OCR Action Parameters
OCR is commonly configured through document action parameters.
{
"type": "OCR",
"parameters": {
"ocrEngine": "TEXTRACT",
"ocrParseTypes": "TEXT,TABLES",
"ocrOutputType": "CSV",
"ocrNumberOfPages": "10",
"addPdfDetectedCharactersAsText": "true"
}
}
| Parameter | Description | Notes |
|---|---|---|
ocrEngine | OCR engine to use. | TESSERACT or TEXTRACT. |
ocrParseTypes | Types of data to extract. | TEXT, FORMS, TABLES, QUERIES. |
ocrTextractQueries | Questions to ask Textract when using QUERIES. | Required when ocrParseTypes includes QUERIES. |
ocrOutputType | Output conversion for supported results. | CSV is used for Textract table output. |
ocrNumberOfPages | Number of pages to OCR from the start of the document. | -1 processes all pages. |
addPdfDetectedCharactersAsText | Rewrites PDF image text into searchable text where supported. | Useful for scanned PDFs. |
Use the generated API reference for exact request shape and supported values.
Textract Parse Types
Amazon Textract can extract different kinds of information depending on the parse type.
| Parse type | Extracts | Use for |
|---|---|---|
TEXT | Lines and words. | Searchable text, basic extraction, downstream full-text indexing. |
FORMS | Key-value pairs. | Invoices, applications, forms, and structured records. |
TABLES | Table structure and cell values. | Statements, reports, tabular forms, and CSV export. |
QUERIES | Answers to configured questions. | Targeted extraction when field labels vary or documents are less structured. |
When using QUERIES, provide ocrTextractQueries with the questions Textract should answer.
OCR Results
OCR results can be retrieved from the document OCR API after processing completes.
Result data can include:
- Extracted text
- Key-value pairs
- Tables
- Output content URLs
- OCR engine used
- OCR status
- User ID
- Document ID
- Inserted date
The OCR status is useful for monitoring and retry workflows. Failed OCR actions should be surfaced in operational reports or queues so they can be retried or reviewed.
For endpoint details, see Get document OCR content.
OCR with Mappings and Search
OCR output becomes more useful when combined with mappings and search.
| Feature | How OCR output is used |
|---|---|
| Mappings | Turns OCR text or key-value output into document attributes such as invoiceNumber, vendorName, or documentDate. |
| Full-text search | Indexes extracted text so scanned documents can be searched. |
| Workflows | Routes documents based on mapped OCR values or processing status. |
| Rulesets | Runs conditional automation after OCR or attribute extraction. |
| Reporting | Tracks OCR volume, failures, extracted fields, and processing trends. |
For related details, see Mappings, Search, Rulesets, and Workflows.
Common Use Cases
Searchable Scanned Documents
Run OCR on scanned PDFs or images so users can search for text that was previously locked inside image content.

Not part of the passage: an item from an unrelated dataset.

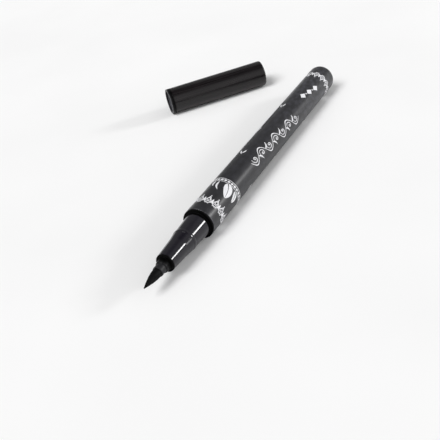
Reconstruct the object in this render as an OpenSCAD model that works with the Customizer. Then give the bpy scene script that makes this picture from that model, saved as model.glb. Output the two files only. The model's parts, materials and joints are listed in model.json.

Invoice and Form Processing
Use Textract forms, tables, or queries to extract invoice numbers, vendors, totals, dates, line items, and other structured fields.
Metadata Extraction
Use OCR with mappings to populate document attributes used by search, reporting, workflows, and compliance processes.
Table Extraction
Use Textract table extraction and optional CSV output for statements, reports, forms, or documents with tabular data.
Workflow Automation
Trigger workflows after OCR completes, or route documents based on attributes populated from OCR output.
Best Practices
Choose the Right Engine
Use Tesseract for basic text extraction. Use Textract when document structure matters, especially forms, tables, handwriting, or query-based extraction.
Prepare Documents for OCR
OCR quality depends heavily on source quality.
Recommended practices:
- Use clean scans.
- Use 300 DPI where possible.
- Avoid skewed or rotated pages.
- Remove unnecessary backgrounds.
- Prefer high-contrast images.
- Test with real production samples.
Limit Page Volume When Appropriate
Use ocrNumberOfPages when only the first few pages matter. This can reduce cost and processing time for long documents.
Use Specific Parse Types
Only request the parse types you need. For example, use TEXT for searchable text, add FORMS for key-values, and add TABLES only when table extraction is needed.
Monitor Failures
Track OCR action status and failed OCR requests. Failed actions may indicate unsupported file types, poor image quality, missing module configuration, regional AWS service issues, or document conversion problems.
Plan for Cost
OCR cost depends on page count, engine, parsing method, retries, and document volume. Textract-based processing should be estimated separately from core storage and API usage.
For cost guidance, see Costs and AWS Usage.
API Operations
Use the generated API reference for exact request and response schemas.
| Operation | Purpose | API reference |
|---|---|---|
| Add OCR action | Run OCR as a document action. | POST /documents/{documentId}/actions |
| Perform document OCR | Request OCR directly for a document. | POST /documents/{documentId}/ocr |
| Get OCR result | Retrieve OCR text, tables, key-values, status, or output URLs. | GET /documents/{documentId}/ocr |
| Set OCR result | Set OCR result data for a document. | PUT /documents/{documentId}/ocr |
| Delete OCR result | Delete OCR result data for a document. | DELETE /documents/{documentId}/ocr |
| Add workflow | Configure OCR as part of a workflow. | POST /workflows |
| Set workflow | Update workflow OCR action configuration. | PUT /workflows/{workflowId} |
| Get configuration | Review site OCR configuration limits. | GET /sites/{siteId}/configuration |
| Update configuration | Update site OCR configuration limits. | PATCH /sites/{siteId}/configuration |